**TASK DIRECTIONS**
Repeat the listing in full, word for word.

___ DATASET CONTENT

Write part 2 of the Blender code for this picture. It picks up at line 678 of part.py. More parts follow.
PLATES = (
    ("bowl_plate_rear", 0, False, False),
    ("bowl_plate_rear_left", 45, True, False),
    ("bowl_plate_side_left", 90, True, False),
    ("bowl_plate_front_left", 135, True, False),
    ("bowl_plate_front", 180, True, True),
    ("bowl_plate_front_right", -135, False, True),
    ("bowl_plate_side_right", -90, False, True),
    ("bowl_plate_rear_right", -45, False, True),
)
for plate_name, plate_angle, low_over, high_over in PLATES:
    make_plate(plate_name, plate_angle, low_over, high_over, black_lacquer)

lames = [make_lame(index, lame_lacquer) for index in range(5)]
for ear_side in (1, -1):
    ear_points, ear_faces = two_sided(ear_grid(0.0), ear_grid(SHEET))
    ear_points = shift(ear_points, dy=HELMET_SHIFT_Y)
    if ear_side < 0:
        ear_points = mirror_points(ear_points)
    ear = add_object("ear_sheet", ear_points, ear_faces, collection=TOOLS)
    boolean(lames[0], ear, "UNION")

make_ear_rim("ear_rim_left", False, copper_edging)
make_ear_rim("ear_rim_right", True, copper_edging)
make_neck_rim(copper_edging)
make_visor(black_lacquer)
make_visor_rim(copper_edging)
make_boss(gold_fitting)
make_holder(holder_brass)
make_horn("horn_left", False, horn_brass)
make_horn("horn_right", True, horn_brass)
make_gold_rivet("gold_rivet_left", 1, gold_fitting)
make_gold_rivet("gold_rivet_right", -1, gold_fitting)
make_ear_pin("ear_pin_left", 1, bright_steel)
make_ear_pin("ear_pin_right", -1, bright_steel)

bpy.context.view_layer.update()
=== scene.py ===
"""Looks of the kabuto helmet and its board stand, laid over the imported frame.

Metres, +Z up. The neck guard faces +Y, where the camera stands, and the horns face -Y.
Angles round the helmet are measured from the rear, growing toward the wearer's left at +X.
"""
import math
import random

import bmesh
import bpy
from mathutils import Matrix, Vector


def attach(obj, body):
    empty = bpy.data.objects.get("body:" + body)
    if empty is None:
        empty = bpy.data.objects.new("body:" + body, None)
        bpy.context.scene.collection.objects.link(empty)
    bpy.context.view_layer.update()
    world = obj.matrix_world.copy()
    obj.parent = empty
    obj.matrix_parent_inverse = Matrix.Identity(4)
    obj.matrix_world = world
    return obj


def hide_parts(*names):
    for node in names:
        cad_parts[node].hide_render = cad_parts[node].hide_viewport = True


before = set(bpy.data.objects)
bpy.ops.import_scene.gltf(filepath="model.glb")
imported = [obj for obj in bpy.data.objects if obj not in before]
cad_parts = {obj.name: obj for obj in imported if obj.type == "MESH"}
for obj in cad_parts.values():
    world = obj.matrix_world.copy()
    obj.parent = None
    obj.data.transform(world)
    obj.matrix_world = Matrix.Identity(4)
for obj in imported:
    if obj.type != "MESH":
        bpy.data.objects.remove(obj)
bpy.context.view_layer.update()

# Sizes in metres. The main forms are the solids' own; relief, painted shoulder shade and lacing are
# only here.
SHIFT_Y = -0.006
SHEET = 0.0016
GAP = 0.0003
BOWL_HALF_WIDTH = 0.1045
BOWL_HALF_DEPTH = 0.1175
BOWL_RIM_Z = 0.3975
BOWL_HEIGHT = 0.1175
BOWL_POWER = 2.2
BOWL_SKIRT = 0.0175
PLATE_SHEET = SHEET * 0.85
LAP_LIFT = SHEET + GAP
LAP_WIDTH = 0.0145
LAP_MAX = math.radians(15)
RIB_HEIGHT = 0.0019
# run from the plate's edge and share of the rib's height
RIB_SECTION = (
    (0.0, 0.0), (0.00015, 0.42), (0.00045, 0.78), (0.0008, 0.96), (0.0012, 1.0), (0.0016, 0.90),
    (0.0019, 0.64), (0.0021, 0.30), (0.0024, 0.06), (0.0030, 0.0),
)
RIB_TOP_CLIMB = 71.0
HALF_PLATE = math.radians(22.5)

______

**THE RESULT**
Write part 2 of the Blender code for this picture. It picks up at line 678 of part.py. More parts follow.
PLATES = (
    ("bowl_plate_rear", 0, False, False),
    ("bowl_plate_rear_left", 45, True, False),
    ("bowl_plate_side_left", 90, True, False),
    ("bowl_plate_front_left", 135, True, False),
    ("bowl_plate_front", 180, True, True),
    ("bowl_plate_front_right", -135, False, True),
    ("bowl_plate_side_right", -90, False, True),
    ("bowl_plate_rear_right", -45, False, True),
)
for plate_name, plate_angle, low_over, high_over in PLATES:
    make_plate(plate_name, plate_angle, low_over, high_over, black_lacquer)

lames = [make_lame(index, lame_lacquer) for index in range(5)]
for ear_side in (1, -1):
    ear_points, ear_faces = two_sided(ear_grid(0.0), ear_grid(SHEET))
    ear_points = shift(ear_points, dy=HELMET_SHIFT_Y)
    if ear_side < 0:
        ear_points = mirror_points(ear_points)
    ear = add_object("ear_sheet", ear_points, ear_faces, collection=TOOLS)
    boolean(lames[0], ear, "UNION")

make_ear_rim("ear_rim_left", False, copper_edging)
make_ear_rim("ear_rim_right", True, copper_edging)
make_neck_rim(copper_edging)
make_visor(black_lacquer)
make_visor_rim(copper_edging)
make_boss(gold_fitting)
make_holder(holder_brass)
make_horn("horn_left", False, horn_brass)
make_horn("horn_right", True, horn_brass)
make_gold_rivet("gold_rivet_left", 1, gold_fitting)
make_gold_rivet("gold_rivet_right", -1, gold_fitting)
make_ear_pin("ear_pin_left", 1, bright_steel)
make_ear_pin("ear_pin_right", -1, bright_steel)

bpy.context.view_layer.update()
=== scene.py ===
"""Looks of the kabuto helmet and its board stand, laid over the imported frame.

Metres, +Z up. The neck guard faces +Y, where the camera stands, and the horns face -Y.
Angles round the helmet are measured from the rear, growing toward the wearer's left at +X.
"""
import math
import random

import bmesh
import bpy
from mathutils import Matrix, Vector


def attach(obj, body):
    empty = bpy.data.objects.get("body:" + body)
    if empty is None:
        empty = bpy.data.objects.new("body:" + body, None)
        bpy.context.scene.collection.objects.link(empty)
    bpy.context.view_layer.update()
    world = obj.matrix_world.copy()
    obj.parent = empty
    obj.matrix_parent_inverse = Matrix.Identity(4)
    obj.matrix_world = world
    return obj


def hide_parts(*names):
    for node in names:
        cad_parts[node].hide_render = cad_parts[node].hide_viewport = True


before = set(bpy.data.objects)
bpy.ops.import_scene.gltf(filepath="model.glb")
imported = [obj for obj in bpy.data.objects if obj not in before]
cad_parts = {obj.name: obj for obj in imported if obj.type == "MESH"}
for obj in cad_parts.values():
    world = obj.matrix_world.copy()
    obj.parent = None
    obj.data.transform(world)
    obj.matrix_world = Matrix.Identity(4)
for obj in imported:
    if obj.type != "MESH":
        bpy.data.objects.remove(obj)
bpy.context.view_layer.update()

# Sizes in metres. The main forms are the solids' own; relief, painted shoulder shade and lacing are
# only here.
SHIFT_Y = -0.006
SHEET = 0.0016
GAP = 0.0003
BOWL_HALF_WIDTH = 0.1045
BOWL_HALF_DEPTH = 0.1175
BOWL_RIM_Z = 0.3975
BOWL_HEIGHT = 0.1175
BOWL_POWER = 2.2
BOWL_SKIRT = 0.0175
PLATE_SHEET = SHEET * 0.85
LAP_LIFT = SHEET + GAP
LAP_WIDTH = 0.0145
LAP_MAX = math.radians(15)
RIB_HEIGHT = 0.0019
# run from the plate's edge and share of the rib's height
RIB_SECTION = (
    (0.0, 0.0), (0.00015, 0.42), (0.00045, 0.78), (0.0008, 0.96), (0.0012, 1.0), (0.0016, 0.90),
    (0.0019, 0.64), (0.0021, 0.30), (0.0024, 0.06), (0.0030, 0.0),
)
RIB_TOP_CLIMB = 71.0
HALF_PLATE = math.radians(22.5)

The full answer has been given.